13. Irem Aydinonat - 5:00, Colour, with Sound (2001) - 5:00
Original format: MiniDV (PAL)
Description by the artist: No identity through many. The core issues of my work are consciousness and transformation of the 'Self'. For their agility, quickness and accuracy, I prefer video and photography as the appropriate mediums.
I shape my video work in three stages: I value the first hand experience as the crucial part of my work. After that the genuine registration comes. After these two steps, I produce the final combination of images with an aim of stimulating the imagination of the spectator to flow throughout the images. The third step serves to carry suggestions that go beyond a dry registration. To be loyal to the genuine registration of the experience, I try to avoid montage to a considerable extend. I demand from my imagination to communicate with the imagination of other(s)/spectators. To approach this communication, I use signs and symbols to be suggestions and/or to be imagery to be freely processed by the spectator. I do not intend to be precise and literal. My work does not require a total understanding but rather proposes a communication base. Communication of my work is born not necessarily from clear understanding but necessarily from imagination and sensitivity to differences. Therefore I do not necessitate titles because titles claim a manipulation in the other's mind. I prefer to construct my work from hints and traces and attach importance to atmosphere and tone of the image.
For the last year my focus was on camera experiments. These experiments with video had exciting results in letting my insights from my unconsciousness come through. I value the experiments being the witnesses and fields of transformation. The two untitled video works of 6 minutes 38 seconds and 5 minutes length are examples of these experiments. Transformation requires movement in my work. These movements are subtle but non-cunning ones. I let the movement take its own direction and flow. I use my own body and face as the channel of my expression. I let myself experience the time, mood and movement in the simplest and most naive way. I try to avoid any identity, which I assess that might belong to me. To be clearer, I try to avoid all qualities, ideas, beliefs and suggestions that I think form "myself" in the social life. I say social life because identity can by definition only be evaluated in a social context, in a particular group. I do not give importance to identity of mine since I assert that successful communication does not require identity frames of parties. As my work's emphasis is on the true communication, identity patterns handicap my meaning. Identity-less self-being might occur as the flow within the mass. It may be looked at as the unimportance or insignificance of human beings in the mass by identity 'readings' but as soon as a definition of an identity or identity 'readings' are neglected, the significance and impact become gently visible.

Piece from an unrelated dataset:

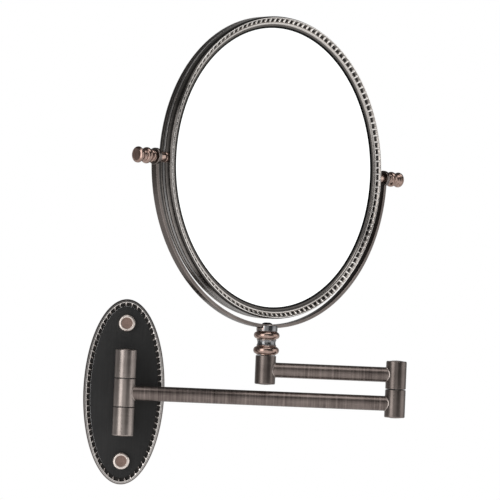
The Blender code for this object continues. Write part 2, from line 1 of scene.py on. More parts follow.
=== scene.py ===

14. Irem Aydinonat - 6:38, Colour, with Sound (2001) - 6:38
Original format: MiniDV (PAL)
Description by the artist: (See 13.)

15. Yvette Teeuwen - Untitled (2001) - 5:38
Original format: Video (PAL)
Description by the artist: A shadow (Gestalt) is following the ordered architecture of the room. It touches 'the body of the space'. When the immaterial shadow meets the tangible rigidness of the architecture, their differences become evident.

16. Ruchama Noorda - Annunciation (2002) - 2:31
Original format: DV (PAL)
Description by the artist: The video deals with the theme of the lilly that in art history stands for virginity and the impregnation of Mary. In Annunciation I lick at the top of a lilly, a shape that resembles the male sexual organ. The slow licking movement and the pink glow suggest an esthetic kind of pornography, in which vulgar and sacred elements are handed over to each other but that most of all just want to be part of a delicious picture.

17. Sara Rajaei - Veronica & Chantur (2001) - 00:53
Original format: Video (PAL)
Description by the artist: The image of a beautiful woman in a black dress, without the head scarf. The man enters and ties up her hair to the rope behind her and kicks away the chair underneath her. A punishment!

18. Christina della Giustina - Casual (2002) - 1:53
Original format: DV (PAL)
Description by the artist: The Casual movie-recorded as documentation of an installation created together with Sabina Baumann-shows the drawing on the ceiling of the exhibition space, shot while lying on the podium, looking up, letting the camera search and zoom into the 500 words that are written on the ceiling. Casual is the label for the artistic and political practice of focusing on the process of discarding and extending gender categories. The casual Naming Set is a collection of slang terms, 'abusive words' for people who deviate from the normative sexual behavior and who live diverse genders and lifestyles.

19. Ilja den Hollander - Blue Space (2001) - 1:12
Original format: DV (PAL)
Description by the artist: Inside a blue space , without any windows or doors their is a woman standing in an extreme position : Bended backwards completely. She is dressed like a fancy business woman and wearing high heals. She stays in this position forever (normally the video is shown as a loop).

20. Irem Aydinonat - 2:19, Colour, with Sound (2002) - 2:19
Original format: MiniDV (PAL)
Description by the artist: (See 13.)

21. Klaus Boegel & Louis Spoelstra - O (2001) - 5:44
Original format: VHS (PAL)
Description by the artist: Pictures of performances from the last 20 years start burning.